Behind the scenes, however, European leaders have been working in concert to prevent a new upsurge in arrivals, especially from sub-Saharan Africa. Their strategy: helping would-be migrants before they ever set out for Europe by pumping money and technical aid into the states along Africa’s main migrant corridors. The idea, as an agreement hashed out at a summit in Brussels this June put it, is to generate “substantial socio-economic transformation” so people no longer want to leave for a better life. Yet the EU’s plans ignore the fact that economic development in low-income countries does not reduce migration; it encourages it. Faced with this reality, the EU will increasingly have to rely on payoffs to smugglers, autocratic regimes, and militias to curb the flow of migrants—worsening the instability that has pushed many to leave in the first place.

THE FIRST WAVE

How did we get here? In many ways, European leaders are still grappling with the impact of the refugee crisis that has shaken the region since 2015, when record numbers of people landed in Greece, Italy, or Spain after crossing the Mediterranean Sea in rickety, overcrowded boats. Arrivals leaped from 60,000 in 2010 to 280,000 in 2014 to over one million in 2015. In 2014 and 2015 alone, more than 7,000 died while making the perilous journey across the sea, leading Pope Francis to describe the Mediterranean as a “vast cemetery.” Almost 80 percent of the newcomers sought protection from conflicts in the Middle East. A smaller contingent came from central Africa, the Horn of Africa, and countries such as The Gambia, Nigeria, and Senegal, most without an entry visa.

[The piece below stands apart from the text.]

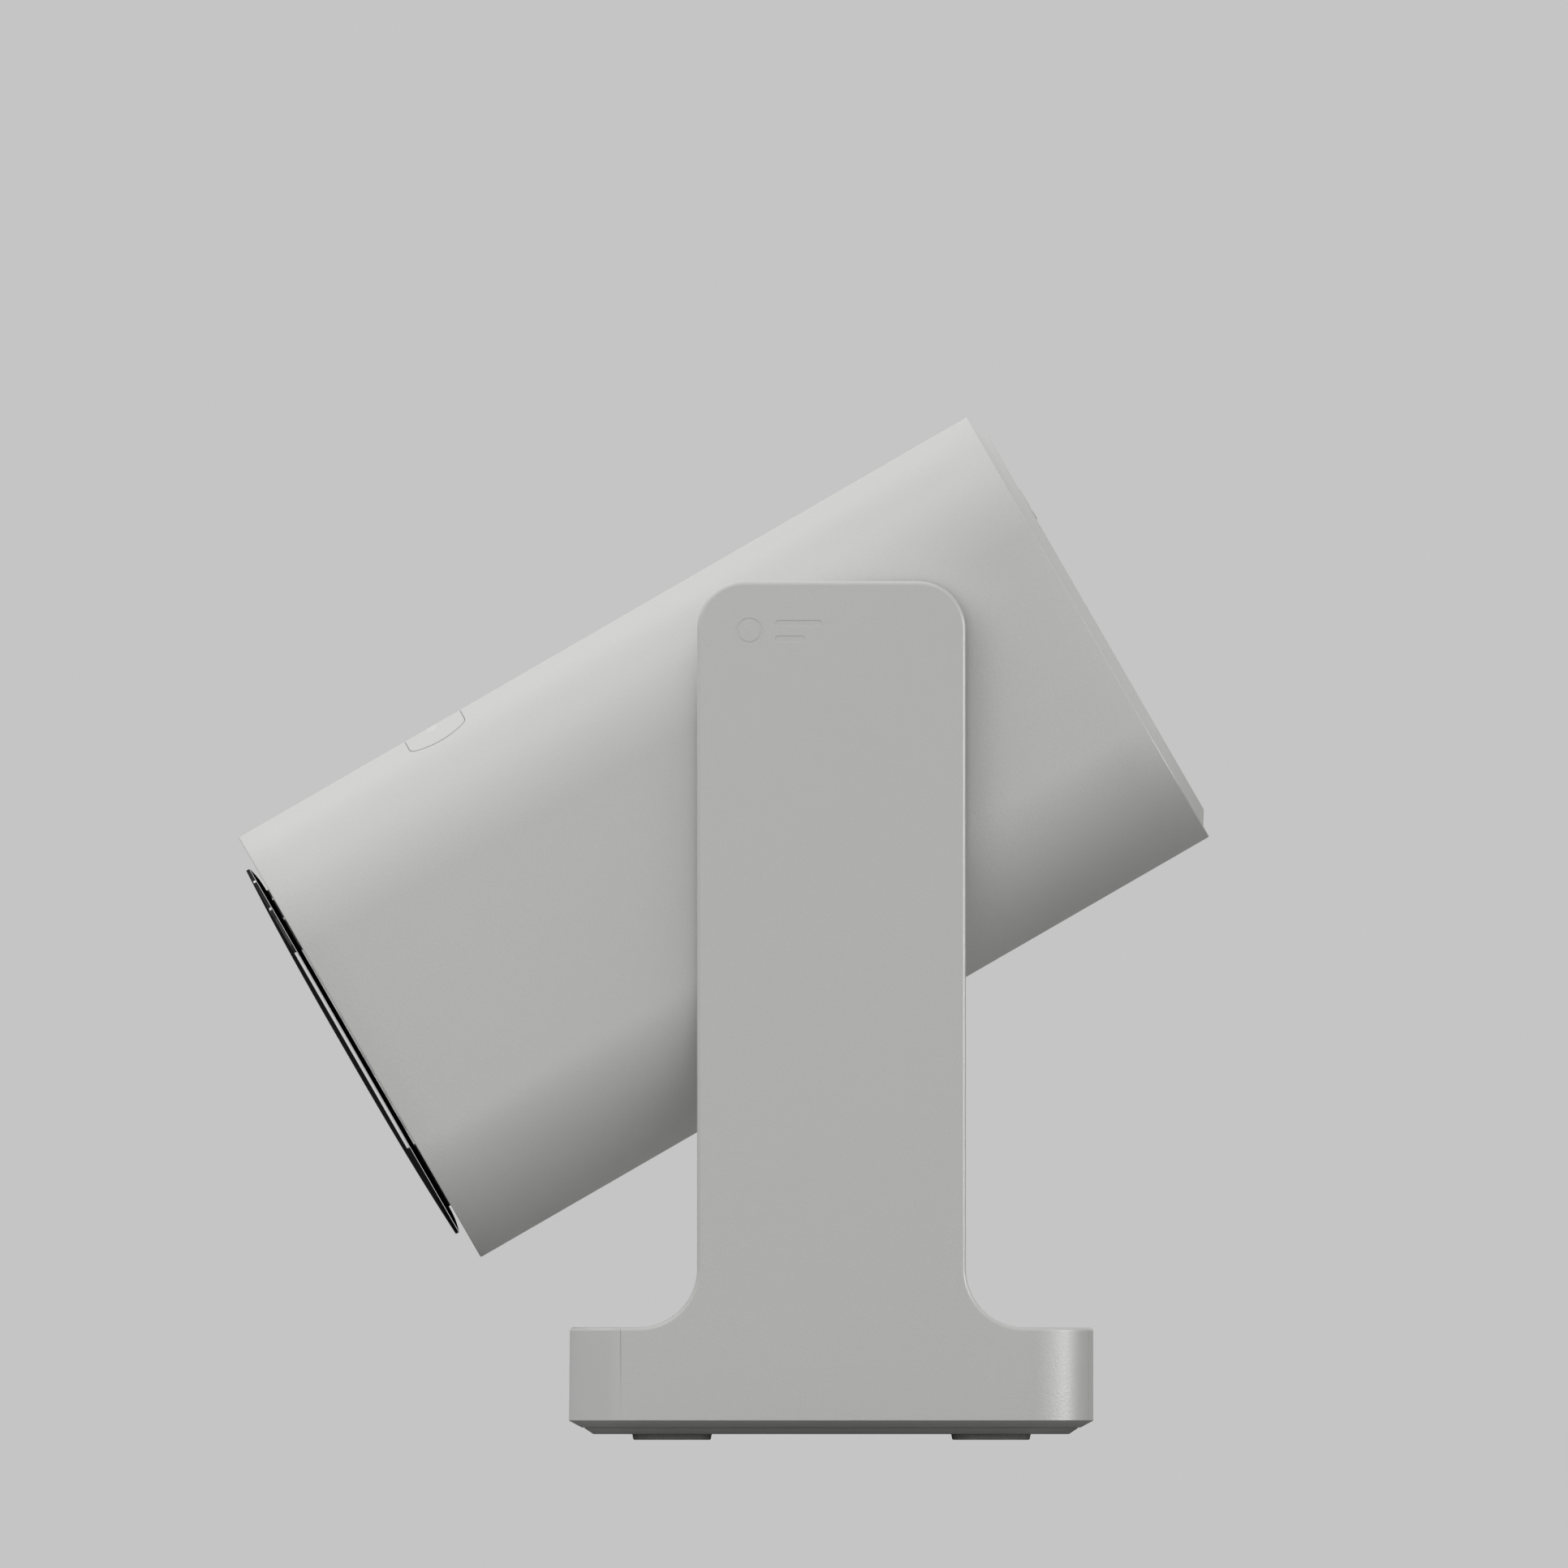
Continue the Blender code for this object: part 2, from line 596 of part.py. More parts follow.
def build_rear_panel(looks):
    x_end = ARM_INNER - GAP
    corner = (HALF_STAND - REAR_CORNER, STAND_REAR - REAR_CORNER)
    start = math.degrees(math.acos((x_end - corner[0]) / REAR_CORNER))
    inner = STAND_REAR - 6.3

    def outline(inset):
        r = REAR_CORNER - inset
        y = corner[1] + math.sqrt(r * r - (x_end - corner[0]) ** 2)
        sweep = arc(corner, r, math.degrees(math.atan2(y - corner[1], x_end - corner[0])), 90, 4)
        mirrored = [(-a, b) for a, b in reversed(sweep)]
        return [(x_end, inner)] + sweep + mirrored + [(-x_end, inner)]

    stations = [(0.0, WALL_BOTTOM), (0.0, BASE_TOP - EDGE_ROUND)]
    for angle in (30, 60, 90):
        a = math.radians(angle)
        stations.append((EDGE_ROUND * (1 - math.cos(a)), BASE_TOP - EDGE_ROUND * (1 - math.sin(a))))
    rings = [across_z(outline(inset), z) for inset, z in stations]
    panel = loft("rear_panel", rings, looks["stand"])
    low = (-x_end + 5, inner - 5, WALL_BOTTOM + COVER_WALL)
    high = (x_end - 5, STAND_REAR - 3, BASE_TOP - 3)
    slot = rounded_rect(-4.8, 4.8, 20.6, 24.4, (1.89,) * 4, 5)
    rings = [across_y(slot, STAND_REAR - 5), across_y(slot, STAND_REAR + 5)]
    cut(panel, block("rear_panel_cutter", low, high, None), loft("socket_slot_cutter", rings, None))

    shell = rounded_rect(-4.47, 4.47, 20.87, 24.13, (1.6,) * 4, 5)
    cavity = rounded_rect(-4.17, 4.17, 21.22, 23.78, (1.25,) * 4, 5)
    tongue = rounded_rect(-3.35, 3.35, 22.15, 22.85, (0.2,) * 4, 5)
    rings = [across_y(shell, 112.5), across_y(shell, 121.6)]
    socket = loft("usb_socket", rings, looks["steel"])
    rings = [across_y(cavity, 114.5), across_y(cavity, 123), across_y(tongue, 123)]
    rings.append(across_y(tongue, 114.5))
    cut(socket, loft("socket_cutter", rings, None, looped=True))
    block("interface_board", (-35, 60, 18.9), (35, 115.8, 20.5), looks["board"])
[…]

Still recovering from the 2008–09 global recession, struggling to contain a debt crisis in Greece, and facing renewed fears of terrorism, the European Union was ill prepared to handle the new arrivals. Europe’s migration rules meant that gateway countries—such as Spain, Greece, and Italy—were disproportionately charged with processing asylum requests and were soon overwhelmed. Attempts to distribute asylum seekers more evenly across the bloc’s member states failed spectacularly. Meanwhile, populist far-right parties quickly gained ground across Europe, fomenting fears of an invasion by unassimilable refugees. Fearing political losses, centrist parties hardened their stances on immigration, promising to end the crisis.

Europe’s proposed investments in African education, vocational training, and even infrastructure will not be enough to achieve the growth required to locally absorb the next generation of African labor.

Even though some leaders, such as German Chancellor Angela Merkel, initially took in many asylum-seekers, they quickly took steps to contain the number of new arrivals. In 2016, the EU struck a deal with Turkey, which tightened controls along its coastline and stemmed the tide of people crossing over to Greece in exchange for a pledge of six billion euros in EU financial assistance. Several countries, including Hungary, also put up fences along sections of their borders. As a result, the number of sea arrivals has declined sharply, to under 70,000 over the first eight months of 2018. European leaders nonetheless remain anxious to discourage further arrivals and are looking southward across the Mediterranean for solutions.

DON’T MOVE

So far, Europe’s response to migration from Africa is taking two forms. First, in what some governments have billed as a “Marshall Plan with Africa,” Europe is recalibrating its development assistance to eliminate some of the “root causes” of migration, with a focus on education, unemployment, and high fertility. Second, and more immediate, the EU is clamping down on African migration through ramped up border security, data collection, and technical aid to African strongmen such as Sudanese president Omar al-Bashir and various Libyan militias. Yet neither of these two strategies will work—at least not in the way leaders in Brussels or Berlin intend.

For one, this is a matter of demographics. Today’s most mobile people are not Africans but Europeans themselves, who make up 8.25 percent of the world’s emigrant population against Africa’s 2.89 percent. And of the sub-Saharan Africans who do move, the vast majority stay in Africa. A small number live in refugee camps; most others move to neighboring countries to support their families, with little intention of ever migrating to Europe. This is likely to change, however. Sub-Saharan Africa’s young and fertile population, which today is about 40 percent larger than Europe’s, will be six times the size of Europe’s by 2100. Even if fertility rates drop soon, the momentum for population growth will continue as today’s children reach adulthood. Generating employment opportunities for them will require unprecedented economic growth—not just in one or two countries for a few years, but across the continent for multiple decades.

Europe’s proposed investments in African education, vocational training, and even infrastructure will not be enough to achieve the growth required to locally absorb the next generation of African labor. If anything, they will instead create conditions for further mobility: research suggests that economic growth in low-income countries tends to increase rather than reduce migration. As the UN special rapporteur on the human rights of migrants has pointed out, moving costs money, especially on risky and clandestine journeys. The most desperately poor are usually not in a position to bear these costs. Yet even modest increases in wealth and education provide more people with the resources and tools to move.

Eventually, economic growth will slow emigration, but those days are decades off: our analysis of UN data indicates that migration usually begins to fall only when a country’s GDP per capita reaches about $11,000—many orders of magnitude above most African countries’ current levels of development. Indeed, only a handful of countries on the continent are anywhere near this threshold. According to the World Bank, The Gambia’s GDP per capita in 2017 was a mere $483, Somalia’s around $500. Even Nigeria, the richest of the major refugee-sending countries in the region, still had a GDP per capita of under $2000.

In short, the legacies of colonialism, weak governance, and misguided aid policies will continue to push Africans to move for the foreseeable future. Some will be absorbed by wealthier states on their own continent, such as Botswana and South Africa. Yet both of these countries are increasingly hostile to African migrants. And as long as earning potential between Europe and Africa differs dramatically, some will head north. Even if the proportion of Africans on the move does not increase, their absolute number will.